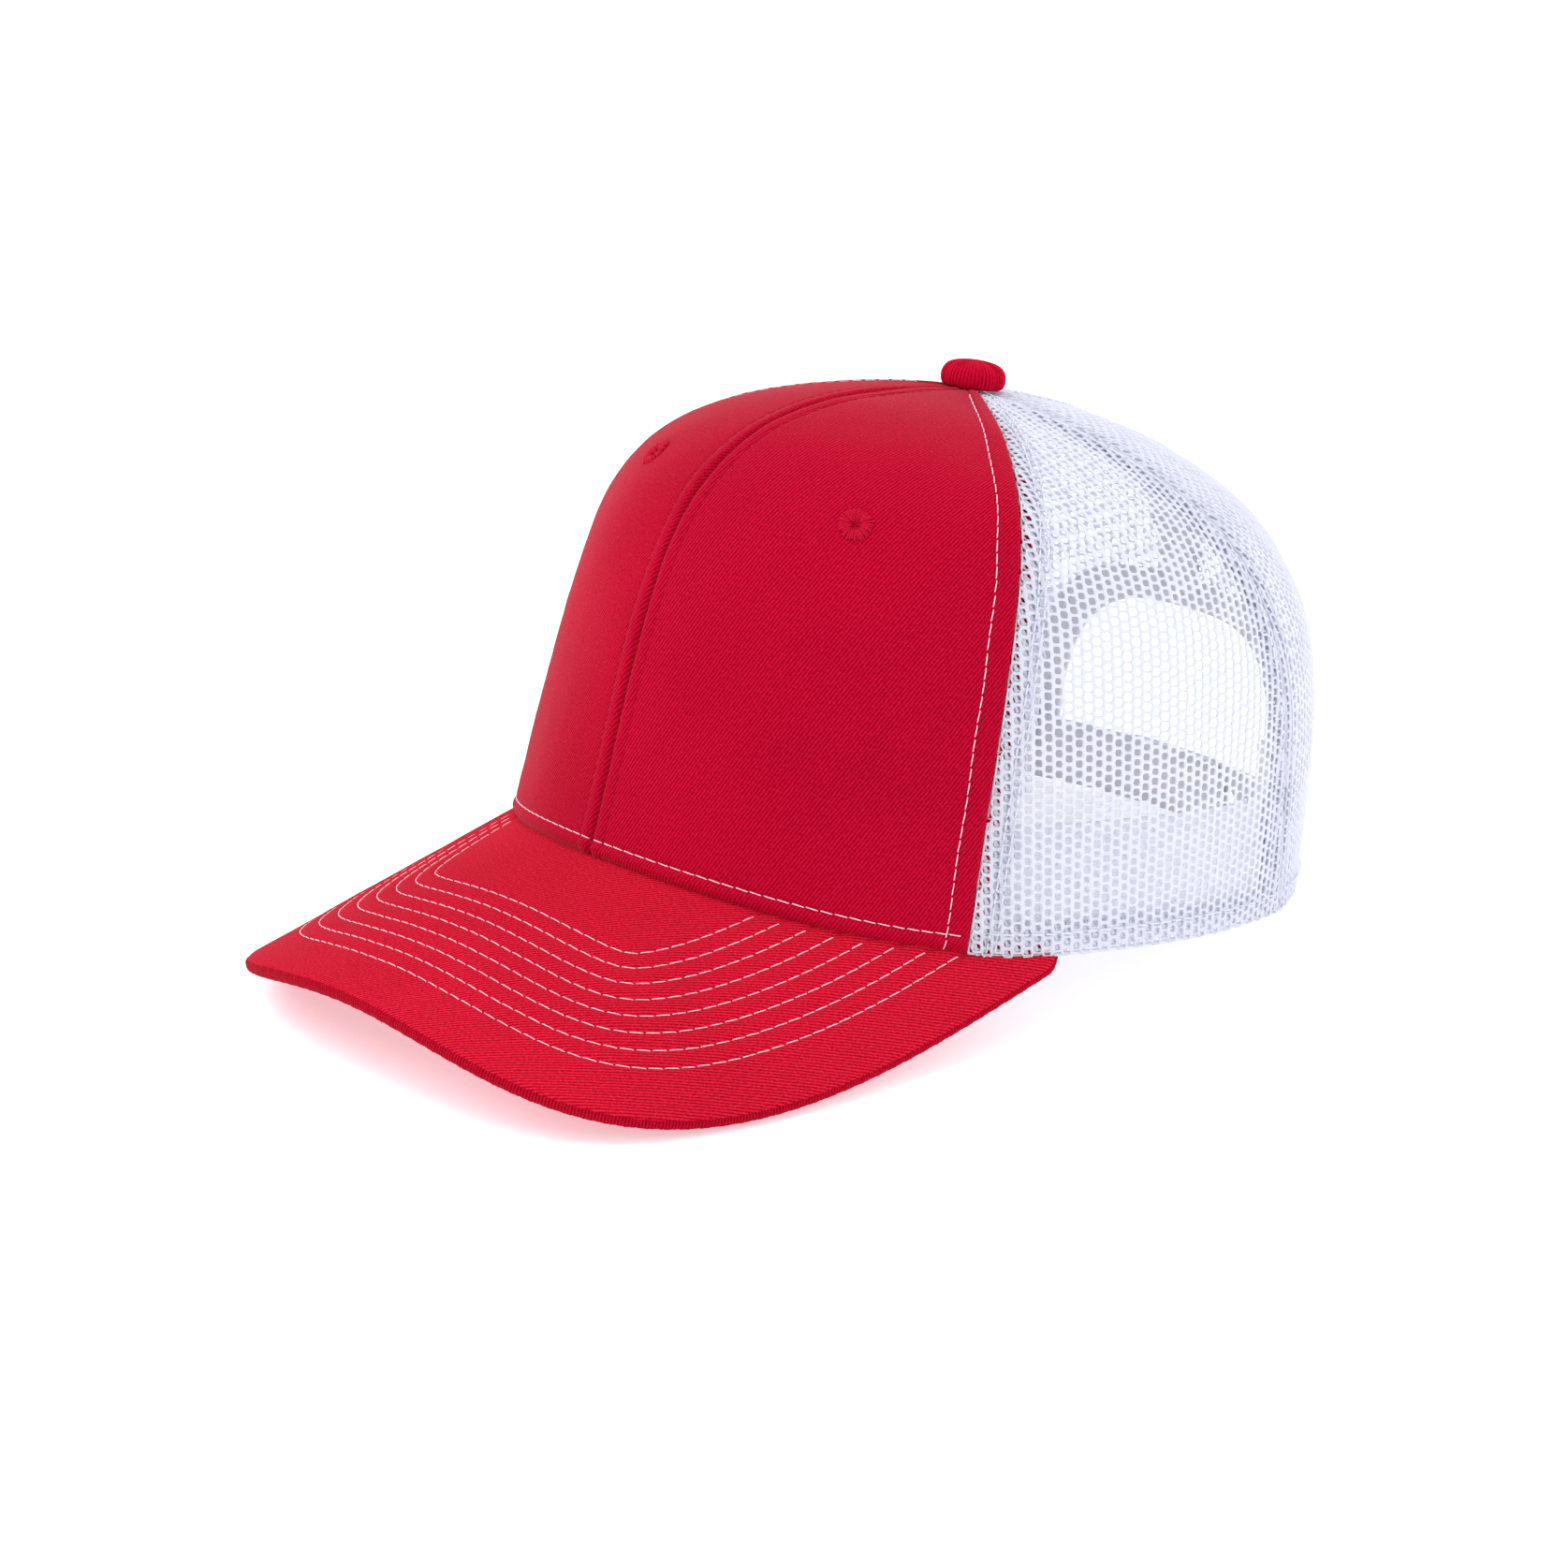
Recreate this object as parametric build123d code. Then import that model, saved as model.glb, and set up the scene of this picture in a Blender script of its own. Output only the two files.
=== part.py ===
from build123d import *
import math
import os

# Trucker mesh cap, millimetres and degrees.
# The crown is modelled in its own frame first: +Z through the button, the visor towards -Y,
# the wearer's left towards +X. Azimuth 0 is the centre front and +90 is the wearer's left.
# Last of all the cap is tipped back until it rests on the visor's corners and the back hem.

# Plan of the rim: a mean radius and the waves that make it an egg-shaped oval.
RIM_WAVES = (94.2, -1.6, 5.4, 1.25, 0.2)
CROWN_HEIGHT = 120.4
APEX_SETBACK = 3.3
BACK_RIM_HEIGHT = 11.8
# Profile of the wall at each azimuth, as a mean value and waves round the crown.
TOP_FLATNESS = (6.35, 1.35, -0.4, -1.3)
SHOULDER_ROUNDNESS = (1.84, 0.26, 0.46, 0.23)
WALL_LEAN = (0.1, 0.01, 0.055, -0.05)
PROFILE_SPACING = 1.5
# Seams: azimuth at the rim, and how far it drifts on the way to the button.
FRONT_SEAM = 55.9
FRONT_SEAM_DRIFT = 1.0
BACK_SEAM = 119.0
BACK_SEAM_DRIFT = -15.8
SEAM_GAP = 0.2
BUTTON_HOLE_RADIUS = 4.5

# Visor: a flat pattern bent over a cylinder that slopes down to the front.
VISOR_BEND_RADIUS = 124.9
VISOR_SLOPE = 22.35
VISOR_RIDGE = 49.1
VISOR_HALF_WIDTH = 92.9
VISOR_START = 30.0
VISOR_REACH = 126.7
VISOR_SQUARENESS = 3.23
VISOR_TIP_AZIMUTH = 70.4
VISOR_TUCK = 0.7
BOARD_INSET = 1.2
COVER_THICKNESS = 0.8
BOARD_THICKNESS = 1.7
LAYER_GAP = 0.15

# Layers of the crown, measured inwards from its outer face.
PANEL_THICKNESS = 0.9
BUCKRAM = (1.0, 1.6)
TAPE = (1.8, 2.4)
TAPE_WIDTH = 12.0
TAPE_END_RADIUS = 18.0
BUCKRAM_END_RADIUS = 10.0
PANEL_LIFT = 1.1
BUCKRAM_LIFT = 1.6
TAPE_LIFT = 3.0

# Sweatband, which steps inwards near the back to let the strap ends in behind it.
BAND_HEIGHT = 29.5
BAND_LIFT = 0.8
BAND_DEPTH_FRONT = 2.7
BAND_DEPTH_BACK = 5.2
BAND_THICKNESS = 1.1
BAND_STEP = (118.0, 138.0)
BAND_END = 155.0

# Opening at the back and the tape that binds it.
ARCH_HALF_WIDTH = 37.5
ARCH_HEIGHT = 54.0
ARCH_SQUARENESS = 3.4
BINDING_DEPTH = (1.1, 1.7)
BINDING_WIDTH = 8.0

# Snap strap: a holed half outside a pegged half, each hinged where it is sewn in.
STRAP_BOTTOM = 0.9
STRAP_TOP = 17.3
STRAP_THICKNESS = 1.2
HOLE_STRAP_DEPTH = 2.0
PEG_STRAP_DEPTH = 3.55
HINGE_X = 35.2
FREE_END_GAP = 0.4
TAB_GAP = 1.0
TAB_LENGTH = 9.0
SNAP_PITCH = 4.4
HOLE_STEPS = range(-4, 3)
PEG_STEPS = range(-2, 5)
HOLE_STRAP_TIP = 2.75
HOLE_RADIUS = 2.1
PEG_RADIUS = 1.1
PEG_HEAD_RADIUS = 1.35
PEG_HEIGHT = 2.2
PEG_ROOT = 0.5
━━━
Give back the data above exactly as it appears.

§ Final result
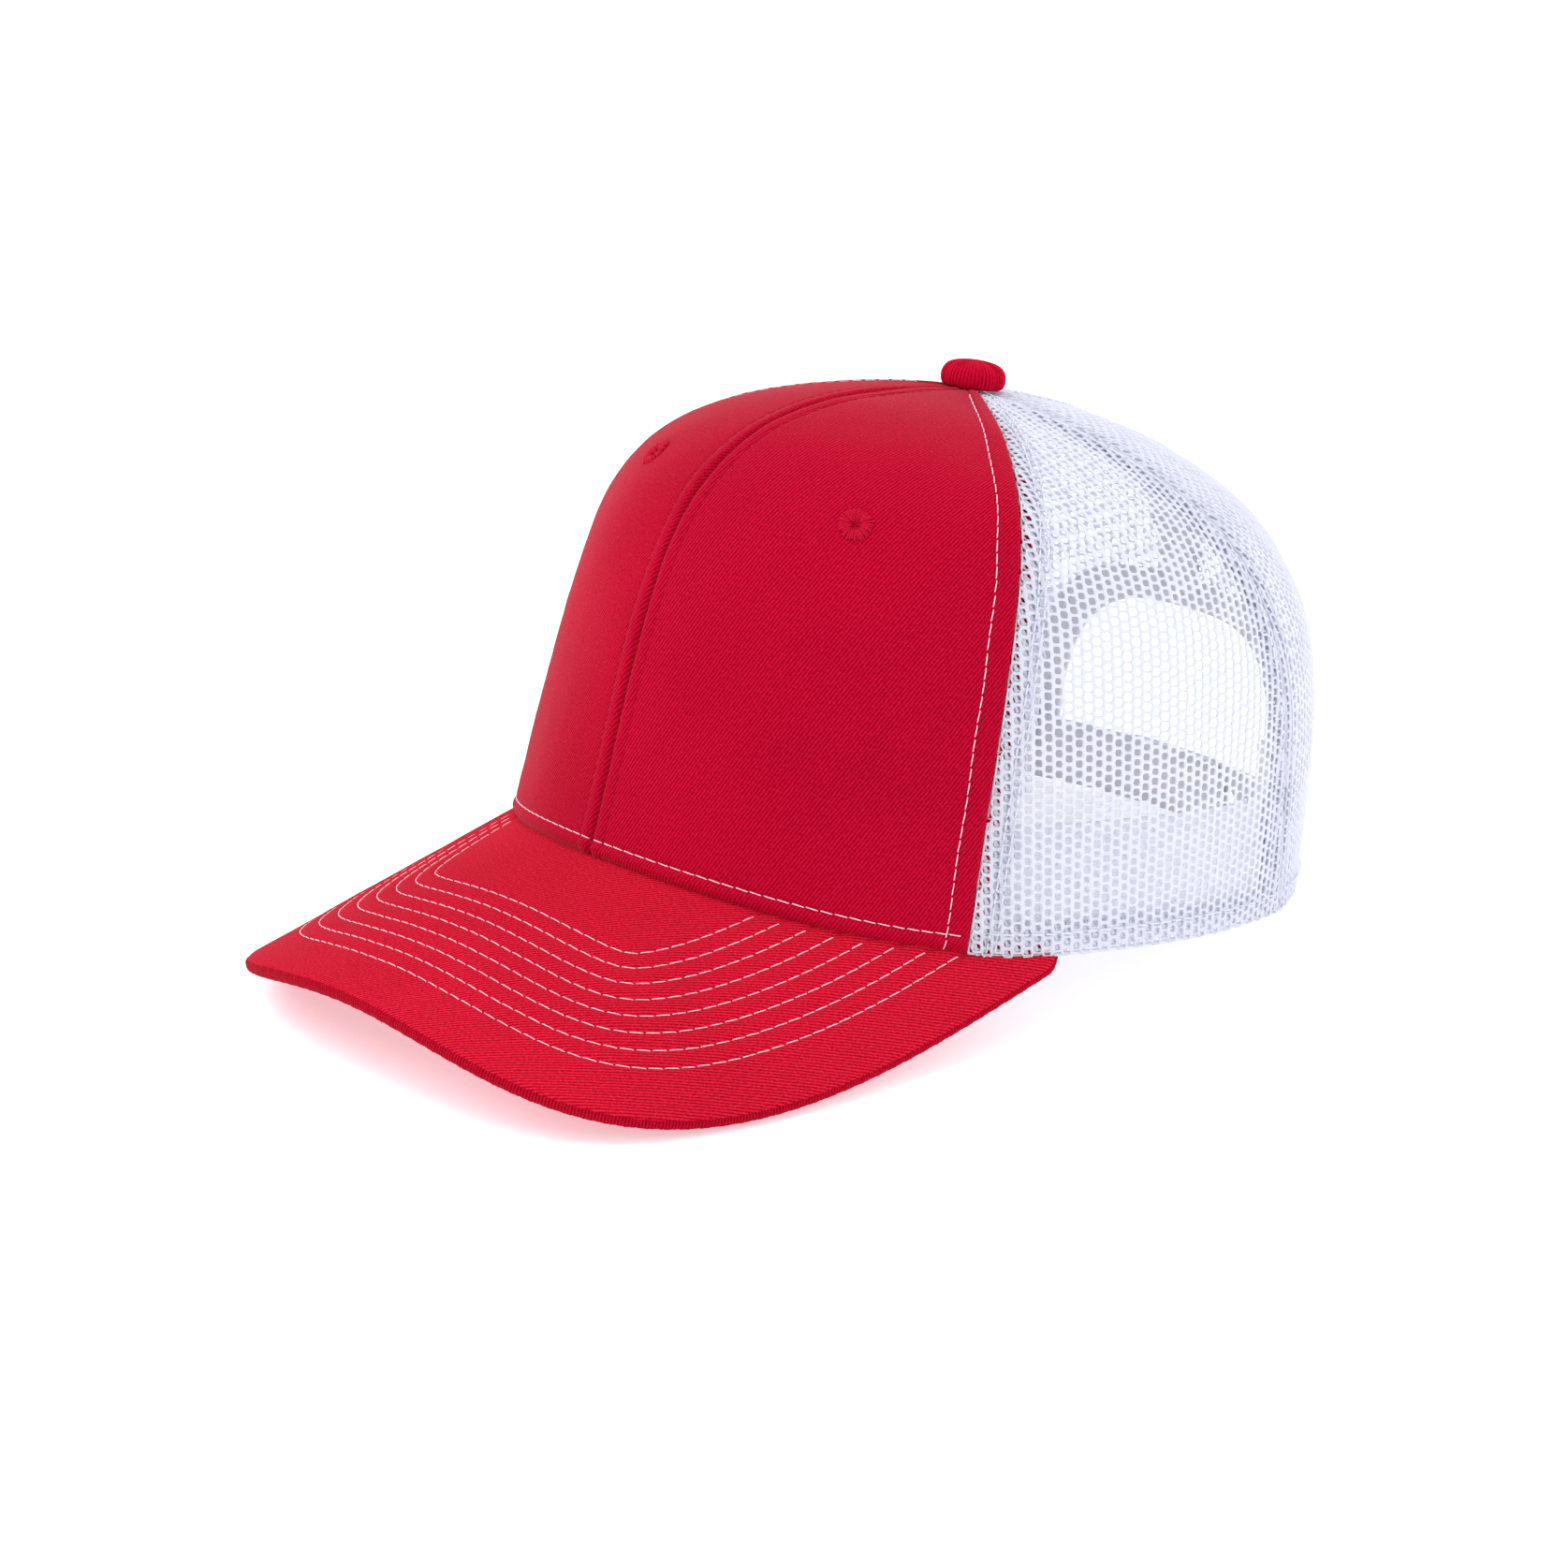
Recreate this object as parametric build123d code. Then import that model, saved as model.glb, and set up the scene of this picture in a Blender script of its own. Output only the two files.
=== part.py ===
from build123d import *
import math
import os

# Trucker mesh cap, millimetres and degrees.
# The crown is modelled in its own frame first: +Z through the button, the visor towards -Y,
# the wearer's left towards +X. Azimuth 0 is the centre front and +90 is the wearer's left.
# Last of all the cap is tipped back until it rests on the visor's corners and the back hem.

# Plan of the rim: a mean radius and the waves that make it an egg-shaped oval.
RIM_WAVES = (94.2, -1.6, 5.4, 1.25, 0.2)
CROWN_HEIGHT = 120.4
APEX_SETBACK = 3.3
BACK_RIM_HEIGHT = 11.8
# Profile of the wall at each azimuth, as a mean value and waves round the crown.
TOP_FLATNESS = (6.35, 1.35, -0.4, -1.3)
SHOULDER_ROUNDNESS = (1.84, 0.26, 0.46, 0.23)
WALL_LEAN = (0.1, 0.01, 0.055, -0.05)
PROFILE_SPACING = 1.5
# Seams: azimuth at the rim, and how far it drifts on the way to the button.
FRONT_SEAM = 55.9
FRONT_SEAM_DRIFT = 1.0
BACK_SEAM = 119.0
BACK_SEAM_DRIFT = -15.8
SEAM_GAP = 0.2
BUTTON_HOLE_RADIUS = 4.5

# Visor: a flat pattern bent over a cylinder that slopes down to the front.
VISOR_BEND_RADIUS = 124.9
VISOR_SLOPE = 22.35
VISOR_RIDGE = 49.1
VISOR_HALF_WIDTH = 92.9
VISOR_START = 30.0
VISOR_REACH = 126.7
VISOR_SQUARENESS = 3.23
VISOR_TIP_AZIMUTH = 70.4
VISOR_TUCK = 0.7
BOARD_INSET = 1.2
COVER_THICKNESS = 0.8
BOARD_THICKNESS = 1.7
LAYER_GAP = 0.15

# Layers of the crown, measured inwards from its outer face.
PANEL_THICKNESS = 0.9
BUCKRAM = (1.0, 1.6)
TAPE = (1.8, 2.4)
TAPE_WIDTH = 12.0
TAPE_END_RADIUS = 18.0
BUCKRAM_END_RADIUS = 10.0
PANEL_LIFT = 1.1
BUCKRAM_LIFT = 1.6
TAPE_LIFT = 3.0

# Sweatband, which steps inwards near the back to let the strap ends in behind it.
BAND_HEIGHT = 29.5
BAND_LIFT = 0.8
BAND_DEPTH_FRONT = 2.7
BAND_DEPTH_BACK = 5.2
BAND_THICKNESS = 1.1
BAND_STEP = (118.0, 138.0)
BAND_END = 155.0

# Opening at the back and the tape that binds it.
ARCH_HALF_WIDTH = 37.5
ARCH_HEIGHT = 54.0
ARCH_SQUARENESS = 3.4
BINDING_DEPTH = (1.1, 1.7)
BINDING_WIDTH = 8.0

# Snap strap: a holed half outside a pegged half, each hinged where it is sewn in.
STRAP_BOTTOM = 0.9
STRAP_TOP = 17.3
STRAP_THICKNESS = 1.2
HOLE_STRAP_DEPTH = 2.0
PEG_STRAP_DEPTH = 3.55
HINGE_X = 35.2
FREE_END_GAP = 0.4
TAB_GAP = 1.0
TAB_LENGTH = 9.0
SNAP_PITCH = 4.4
HOLE_STEPS = range(-4, 3)
PEG_STEPS = range(-2, 5)
HOLE_STRAP_TIP = 2.75
HOLE_RADIUS = 2.1
PEG_RADIUS = 1.1
PEG_HEAD_RADIUS = 1.35
PEG_HEIGHT = 2.2
PEG_ROOT = 0.5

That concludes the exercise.